→ **Given task**: In the listing that follows, the range to quote begins at the line that has "for name, shape" and ends after the line that has "bpy.data.objects.remove(obj)"; quote it verbatim and add nothing.

→ **Dataset content**:
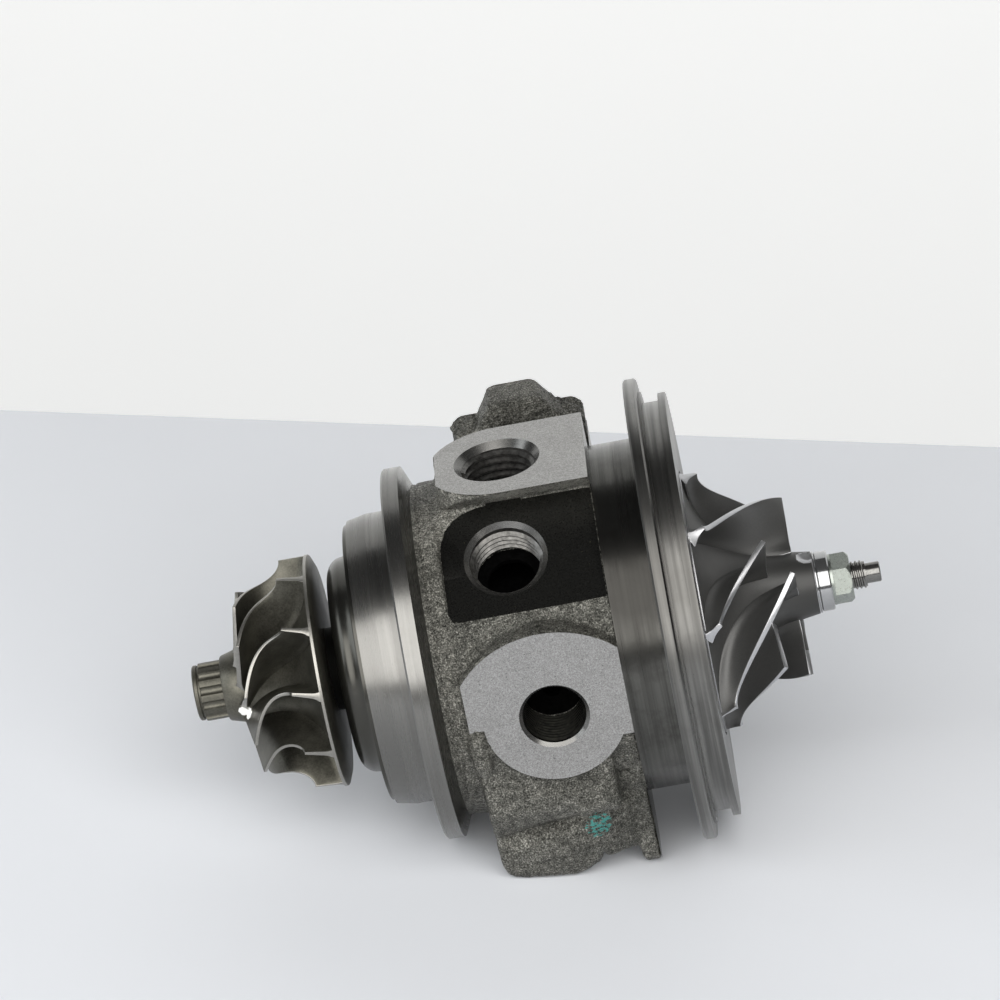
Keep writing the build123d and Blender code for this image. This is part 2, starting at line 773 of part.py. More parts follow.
def turbine_wheel():
    """Radial turbine wheel with a full back disc and a fluted balancing nose."""
    hub_curve = hub_curve_between(turbine_rim, turbine_nose, turbine_radius,
                                  turbine_hub_nose_radius)
    outline = closed(
        Polyline((turbine_back, 0), (turbine_back, turbine_radius), (turbine_rim, turbine_radius)),
        hub_curve,
        Polyline((turbine_nose, turbine_hub_nose_radius),
                 (turbine_nose - nose_collar_length, nose_collar_radius),
                 (turbine_nose - nose_collar_length, 0), (turbine_back, 0)))
    wheel = revolve(outline, axis=Axis.X)

    def hub_line(u):
        x, r = quarter_contour(u, turbine_rim, turbine_nose + 0.4,
                               turbine_radius - blade_rim_gap, turbine_hub_nose_radius)
        return on_wheel(x, r, turbine_first_blade + turbine_hub_turn * u ** turbine_hub_power)

    def tip_line(u):
        x, r = quarter_contour(u, turbine_rim - turbine_tip_height, exducer_tip,
                               turbine_radius - blade_rim_gap, exducer_radius)
        turn = turbine_tip_turn * u ** turbine_tip_power - turbine_inlet_lean
        return on_wheel(x, r, turbine_first_blade + turn)

    one = blade(hub_line, tip_line, 0.0, turbine_root_thickness, turbine_tip_thickness)
    pitch = 360.0 / turbine_blade_count
    wheel += [one.rotate(Axis.X, pitch * i) for i in range(turbine_blade_count)]
    return wheel + balancing_nose()


def balancing_nose():
    """Fluted drive nose with its thin end flange."""
    start = turbine_nose - nose_collar_length
    flutes = rod(start - flute_length, start + 0.1, flute_radius)
    for i in range(flute_count):
        a = radians(360.0 * i / flute_count)
        reach = flute_radius + flute_cut_radius * 0.45
        spot = Plane.YZ.offset(start - flute_length - 1) * Pos(reach * cos(a), reach * sin(a))
        flutes -= spot * extrude_disc(flute_cut_radius, flute_length + 1)
    neck_end = start - flute_length
    neck = rod(neck_end - nose_neck_length, neck_end, nose_neck_radius)
    flange_end = neck_end - nose_neck_length
    flange = rod(flange_end - nose_flange_length, flange_end, nose_flange_radius)
    return flutes + neck + flange


def rotor_shaft():
    """Shaft welded to the turbine wheel: seal hub, two journals, stub, thread and tail."""
    hub_end = first_journal_start
    second_journal = second_bush_start - clip_thickness
    waist_start = first_bush_start + bush_length + clip_thickness
    shoulder = thrust_ring_start
    shaft = turned(
        (turbine_back, 0), (turbine_back, turbine_hub_radius),
        (hub_end - 1.0, turbine_hub_radius), (hub_end, turbine_hub_radius - 1.4),
        (hub_end, journal_radius), (waist_start, journal_radius),
        (waist_start + 0.5, waist_radius), (second_journal - 0.5, waist_radius),
        (second_journal, journal_radius), (shoulder, journal_radius),
        (shoulder, stub_radius), (nut_start, stub_radius),
        (nut_start, thread_radius), (thread_end, thread_radius),
        (thread_end, tail_radius), (shaft_end - 0.2, tail_radius),
        (shaft_end, tail_radius - 0.2), (shaft_end, 0))
    return shaft - ring_cut(turbine_ring_start, ring_width, turbine_hub_radius - ring_depth,
                            ring_depth + 1)


def thrust_ring():
    """Hardened ring against the shaft's shoulder."""
    return turned((thrust_ring_start, stub_radius), (thrust_ring_start, thrust_ring_radius - 0.3),
                  (thrust_ring_start + 0.3, thrust_ring_radius),
                  (thrust_ring_end, thrust_ring_radius), (thrust_ring_end, stub_radius))


def sleeve_ring_start():
    return seal_plate_start + (seal_plate_thickness - ring_width) / 2


def thrust_sleeve():
    """Sleeve that carries the second thrust face and the compressor seal ring."""
    start = thrust_ring_end
    end = compressor_back
    groove = sleeve_ring_start()
    return turned(
        (start, stub_radius), (start, sleeve_hub_radius), (sleeve_flange_start, sleeve_hub_radius),
        (sleeve_flange_start, sleeve_flange_radius), (sleeve_flange_end, sleeve_flange_radius),
        (sleeve_flange_end, sleeve_seal_radius), (groove, sleeve_seal_radius),
        (groove, sleeve_seal_radius - ring_depth),
        (groove + ring_width, sleeve_seal_radius - ring_depth),
        (groove + ring_width, sleeve_seal_radius), (end, sleeve_seal_radius), (end, stub_radius))


def compressor_wheel():
    """Compressor wheel with full blades and splitter blades in turn."""
    rim = compressor_back + compressor_disc
    hub_curve = hub_curve_between(rim, compressor_inlet, compressor_radius,
                                  compressor_hub_radius)
    outline = closed(
        Polyline((compressor_back, stub_radius), (compressor_nose_end, stub_radius),
                 (compressor_nose_end, compressor_nose_radius),
                 (compressor_inlet, compressor_hub_radius)),
        hub_curve,
        Polyline((rim, compressor_radius), (compressor_back, compressor_radius),
                 (compressor_back, stub_radius)))
    wheel = revolve(outline, axis=Axis.X)

    def hub_line(u):
        x, r = quarter_contour(1 - u, rim, compressor_inlet, compressor_radius - blade_rim_gap,
                               compressor_hub_radius)
        return on_wheel(x, r, compressor_first_blade + compressor_inlet_lean
                        + compressor_hub_turn * u)

    def tip_line(u):
        x, r = quarter_contour(1 - u, compressor_exit, compressor_inlet,
                               compressor_radius - blade_rim_gap, inducer_radius)
        turn = compressor_tip_turn * (1 - (1 - u) ** compressor_tip_power)
        return on_wheel(x, r, compressor_first_blade + turn)

    pitch = 360.0 / full_blade_count
    full = blade(hub_line, tip_line, 0.0, compressor_root_thickness, compressor_tip_thickness)
    splitter = blade(hub_line, tip_line, splitter_start, compressor_root_thickness,
                     compressor_tip_thickness)
    blades = [full.rotate(Axis.X, pitch * i) for i in range(full_blade_count)]
    blades += [splitter.rotate(Axis.X, pitch * (i + 0.5)) for i in range(full_blade_count)]
    return wheel + blades


def nose_washer(start, end, radius, chamfer_size):
    return turned((start, stub_radius), (start, radius - chamfer_size),
                  (start + chamfer_size, radius), (end - chamfer_size, radius),
                  (end, radius - chamfer_size), (end, stub_radius))


def lock_nut():
    """Hexagon nut with a round bearing face and chamfered corners."""
    base = rod(nut_start, nut_start + nut_washer_length, nut_washer_radius)
    hexagon = Plane.YZ.offset(nut_start + nut_washer_length) * extrude(
        RegularPolygon(nut_across_flats / 2, 6, major_radius=False, rotation=11),
        amount=nut_length - nut_washer_length)
    corner = nut_across_flats / 2 / cos(pi / 6)
    crown = turned((nut_start - 1, 0), (nut_start - 1, corner + 0.1), (nut_end - 0.9, corner + 0.1),
                   (nut_end, nut_across_flats / 2), (nut_end, 0))
    return (base + (hexagon & crown)) - rod(nut_start - 1, nut_end + 1, thread_radius)


def build():
    turbine_bore = turbine_hub_radius + turbine_bore_clearance
    seal_bore = sleeve_seal_radius + seal_bore_clearance
    return {
        "bearing_housing": bearing_housing(),
        "heat_shield": heat_shield(),
        "turbine_seal_ring": piston_ring(turbine_ring_start, ring_width, turbine_bore,
                                         turbine_hub_radius, 90),
        "bush_retaining_rings": bush_retaining_rings(),
        "turbine_side_bush": floating_bush(first_bush_start),
        "compressor_side_bush": floating_bush(second_bush_start),
        "thrust_bearing": thrust_bearing(),
        "thrust_bearing_pins": thrust_bearing_pins(),
        "oil_deflector": oil_deflector(),
        "seal_plate": seal_plate(),
        "seal_plate_o_ring": seal_plate_o_ring(),
        "seal_plate_snap_ring": seal_plate_snap_ring(),
        "compressor_seal_ring": piston_ring(sleeve_ring_start(), ring_width, seal_bore,
                                            sleeve_seal_radius, 270),
        "rotor_shaft": rotor_shaft(),
        "turbine_wheel": turbine_wheel(),
        "thrust_ring": thrust_ring(),
        "thrust_sleeve": thrust_sleeve(),
        "compressor_wheel": compressor_wheel(),
        "wheel_shim": nose_washer(compressor_nose_end, collar_start, shim_radius, 0.05),
        "wheel_collar": nose_washer(collar_start, nut_start, collar_radius, collar_chamfer),
        "lock_nut": lock_nut(),
    }


os.makedirs("parts", exist_ok=True)
for name, shape in build().items():
    export_step(shape, f"parts/{name}.step")
    print(name, round(shape.volume, 1))
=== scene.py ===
import bpy
import json
from math import cos, degrees, exp, pi, radians, sin, sqrt
from mathutils import Matrix, Vector, noise
from mathutils.bvhtree import BVHTree

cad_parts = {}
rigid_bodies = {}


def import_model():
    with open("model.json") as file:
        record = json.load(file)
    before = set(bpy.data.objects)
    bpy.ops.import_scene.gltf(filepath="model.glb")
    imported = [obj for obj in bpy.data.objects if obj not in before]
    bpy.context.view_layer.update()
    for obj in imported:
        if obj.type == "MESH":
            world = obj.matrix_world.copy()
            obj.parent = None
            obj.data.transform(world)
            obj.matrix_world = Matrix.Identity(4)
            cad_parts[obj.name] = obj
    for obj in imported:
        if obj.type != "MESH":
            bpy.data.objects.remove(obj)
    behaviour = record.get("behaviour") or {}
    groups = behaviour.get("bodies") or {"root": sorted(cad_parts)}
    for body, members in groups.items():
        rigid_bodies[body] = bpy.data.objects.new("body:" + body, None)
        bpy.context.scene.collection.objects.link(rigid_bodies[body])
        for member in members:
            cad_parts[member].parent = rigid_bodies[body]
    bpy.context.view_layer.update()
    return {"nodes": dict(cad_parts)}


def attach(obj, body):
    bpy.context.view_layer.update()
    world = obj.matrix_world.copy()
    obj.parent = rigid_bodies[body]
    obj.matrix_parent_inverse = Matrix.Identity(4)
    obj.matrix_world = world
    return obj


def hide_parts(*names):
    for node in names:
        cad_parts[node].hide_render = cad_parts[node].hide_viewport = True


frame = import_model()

mm = 0.001


# A shader socket that Python operators can add, multiply and so on
class Signal:
    def __init__(self, tree, socket=None):
        self.tree = tree
        self.socket = socket

    # Adds one node: its settings first, then the values or links of its sockets
    def add(self, kind, settings=None, inputs=None, out=0):
        made = self.tree.nodes.new(kind)
        for key, value in (settings or {}).items():
            if key == "stops":
                ramp = made.color_ramp
                while len(ramp.elements) < len(value):
                    ramp.elements.new(0.5)
                for element, (place, colour) in zip(ramp.elements, value):
                    element.position = place
                    element.color = colour
            else:
                setattr(made, key, value)
        for key, value in (inputs or {}).items():
            if isinstance(value, Signal):
                self.tree.links.new(value.socket, made.inputs[key])
            else:
                made.inputs[key].default_value = value
        return Signal(self.tree, made.outputs[out])

    def maths(self, operation, *values):
        return self.add("ShaderNodeMath", {"operation": operation}, dict(enumerate(values)))

    def __add__(self, other): return self.maths("ADD", self, other)
    def __radd__(self, other): return self.maths("ADD", other, self)
    def __sub__(self, other): return self.maths("SUBTRACT", self, other)
    def __rsub__(self, other): return self.maths("SUBTRACT", other, self)
    def __mul__(self, other): return self.maths("MULTIPLY", self, other)
    def __rmul__(self, other): return self.maths("MULTIPLY", other, self)
    def sine(self): return self.maths("SINE", self)
    def least(self, other): return self.maths("MINIMUM", self, other)
    def most(self, other): return self.maths("MAXIMUM", self, other)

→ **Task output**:
for name, shape in build().items():
    export_step(shape, f"parts/{name}.step")
    print(name, round(shape.volume, 1))
=== scene.py ===
import bpy
import json
from math import cos, degrees, exp, pi, radians, sin, sqrt
from mathutils import Matrix, Vector, noise
from mathutils.bvhtree import BVHTree

cad_parts = {}
rigid_bodies = {}


def import_model():
    with open("model.json") as file:
        record = json.load(file)
    before = set(bpy.data.objects)
    bpy.ops.import_scene.gltf(filepath="model.glb")
    imported = [obj for obj in bpy.data.objects if obj not in before]
    bpy.context.view_layer.update()
    for obj in imported:
        if obj.type == "MESH":
            world = obj.matrix_world.copy()
            obj.parent = None
            obj.data.transform(world)
            obj.matrix_world = Matrix.Identity(4)
            cad_parts[obj.name] = obj
    for obj in imported:
        if obj.type != "MESH":
            bpy.data.objects.remove(obj)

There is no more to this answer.